This has long been an accusation levelled at some private schools, who are accused of pushing students into easier subjects to maximise their band six results so they can look like strong performers in end-of-year HSC coverage. A band 6 in one subject is not equivalent to one in another.
They also warn the HSC targets will be difficult to achieve because when the bands were created, they were based on the proportion of students who performed to certain standards over many years, such as the top five per cent fitting the criteria for band 1.
“What this means is that it is very, very difficult to get students to perform at the top level,” said one with knowledge of the HSC system who spoke on the condition of anonymity.
Mr Petersen said targets risked “perverse outcomes”. One of those could be that principals became reluctant to accept students with behaviour problems from another school, even if that student might benefit from a fresh start. “They might say, ‘I’ve got an attendance target, and you’re telling me that this child has attendance issues’,” he said.
“The issue might be, ‘I don’t want to enrol students with a disability, a refugee students, students with behaviour problems, because the [regional director] is giving me grief about attendance targets already’.”
Principals are already reluctant to allow parents to take students out of class for holidays, and would likely become even more so. “We’re going to have to get tough about it,” said Mr Petersen.

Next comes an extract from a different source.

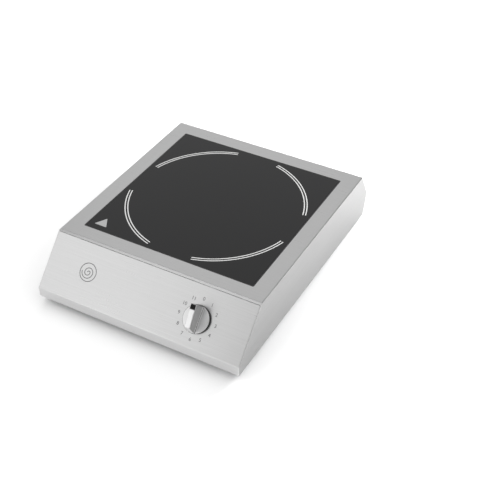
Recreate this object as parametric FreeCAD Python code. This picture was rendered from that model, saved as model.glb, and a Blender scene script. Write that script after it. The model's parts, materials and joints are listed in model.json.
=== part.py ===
import FreeCAD, Part
import math
import os

# A countertop induction hob for a restaurant kitchen: one zone, sloped front with a power knob,
# black glass-ceramic plate in a brushed stainless deck. Millimetres, +X to the right, +Y to the
# back, +Z up. The origin is the middle of the footprint, on the surface that the feet stand on.

Vec = FreeCAD.Vector

# Housing
width = 340.0
slope_run = 63.3            # the sloped front, measured along Y
deck_depth = 338.2
chamfer_run = 26.0          # the slanted face behind the deck, measured along Y
deck_height = 82.2          # top of the deck above the housing's bottom edge
lip_height = 16.4
knee_height = 36.3          # where the back changes from slanted face to back wall
back_lean = 11.8            # how far the back wall leans in at its foot
sheet = 1.2
bend_radius = 1.5
ground_radius = 1.0         # welded corners, ground round
bevel_setback = 1.95        # the small flat between the deck and the slope
fascia_gap = 0.05
seam = 0.8                  # open joint between the deck's front bend and the fascia
crease_width = 0.8          # pressed line where the deck starts to bend down
crease_depth = 0.7
flange = 12.0
foot_height = 12.6

# Glass
window = 287.4
glass_joint = 2.2           # width of the dark joint around the plate
glass_thickness = 4.0
glass_recess = 0.2
ledge_width = 17.5

# Knob and switch
dial_x = 88.0
dial_up = 40.9              # up the slope, from the lip's top edge
knob_radius = 20.5
knob_height = 27.0
bar_width = 8.4             # grip bar, at its top
bar_foot_width = 10.4
bar_flat = 9.5              # length of the level part of the bar, under the pointer
tail_height = 23.2          # the bar's far end is lower, and its end face slants
tail_reach = 14.0
skirt_rim = 4.0             # top of the skirt at its rim, above the fascia
skirt_top = 5.7             # and where it meets the bar
shaft_radius = 3.0
running_gap = 0.05

# Cable gland on the back wall
gland_x = 115.0
gland_reach = 21.0
gland_tip_radius = 9.0
gland_flats = 24.0
cable_radius = 5.5

# Coil
turn_pitch = 3.95
winding_inner = 25.0
winding_turns = 20

# Fan and heat sink
fan_size = 120.0
fan_depth = 25.0
fan_x = -85.0
fin_count = 13

# Derived places
body_depth = slope_run + deck_depth + chamfer_run
slope_rise = deck_height - lip_height
slope_length = math.hypot(slope_run, slope_rise)
lean_length = math.hypot(back_lean, knee_height)
right = Vec(1, 0, 0)
up_slope = Vec(0, slope_run / slope_length, slope_rise / slope_length)
out_slope = right.cross(up_slope)
up_back = Vec(0, back_lean / lean_length, knee_height / lean_length)
out_back = Vec(-1, 0, 0).cross(up_back)

gland_overhang = gland_reach * out_back.y + gland_tip_radius * up_back.y - back_lean / 2
lip_y = -(body_depth + gland_overhang) / 2
base_z = foot_height
deck_z = base_z + deck_height
floor_z = base_z + sheet    # upper face of the base plate

front_foot = Vec(0, lip_y, base_z)
front_bend = Vec(0, lip_y, base_z + lip_height)
front_edge = front_bend + up_slope * slope_length
rear_edge = front_edge + Vec(0, deck_depth, 0)
knee = rear_edge + Vec(0, chamfer_run, knee_height - deck_height)
rear_foot = knee + Vec(0, -back_lean, -knee_height)
bevel_low = front_edge - up_slope * bevel_setback
bevel_high = front_edge + Vec(0, bevel_setback, 0)
half_width = width / 2
zone = Vec(0, front_edge.y + deck_depth / 2, 0)
dial = Vec(dial_x, 0, 0) + front_bend + up_slope * dial_up
gland_place = Vec(gland_x, 0, 0) + (knee + rear_foot) * 0.5
glass_top = deck_z - glass_recess
glass_bottom = glass_top - glass_thickness
fan_y = zone.y - 75.0


# Shape helpers

def box(x0, x1, y0, y1, z0, z1):
    return Part.makeBox(x1 - x0, y1 - y0, z1 - z0, Vec(x0, y0, z0))


def cylinder(radius, z0, z1, x=0.0, y=0.0):
    return Part.makeCylinder(radius, z1 - z0, Vec(x, y, z0))


def tube(outer, inner, z0, z1, x=0.0, y=0.0):
    return cylinder(outer, z0, z1, x, y).cut(cylinder(inner, z0 - 1, z1 + 1, x, y))


def hexagon(flats, z0, z1, x=0.0, y=0.0):
    corner = flats / math.sqrt(3)
    points = [
        Vec(x + corner * math.cos(math.radians(60 * k)), y + corner * math.sin(math.radians(60 * k)), z0)
        for k in range(6)
    ]
    return prism(points, Vec(0, 0, z1 - z0))


def prism(points, travel):
    return Part.Face(Part.makePolygon(points + points[:1])).extrude(travel)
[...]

“It’s not a trivial issue, because then you’re creating conflict with parents, but also some of the experiences kids have when they go away on holidays are really valuable, particularly if they are getting to experience something they don’t normally experience.”
The department spokeswoman said the School Success Model provided system-wide accountability and better-targeted support to ensure schools fully used their funding and made evidence-based decisions to benefit students.
Schools could demonstrate their achievement over several areas, and would not be focusing on a single target. “Schools will continue to support the learning and achievement of all students eligible to be enrolled in the school,” she said.
“For schools who are meeting their targets, nothing will change. If schools exceed their targets we will keep out of the way – but we look to see if their teaching practice can be scaled across similar schools.”
The SSM has not changed the department’s advice that overseas family holidays should be taken during school breaks.
Meanwhile, Labor leader Jodi McKay told a NSW Teachers Federation conference on Saturday that Labor would dump Local Schools Local Decisions if elected.
“It increased the already high administrative burden on principals and teachers and stripped away centrally provided expert support for teachers,” she said. “This includes support in curriculum implementation, assessment and reporting, professional development, student welfare and disability support.”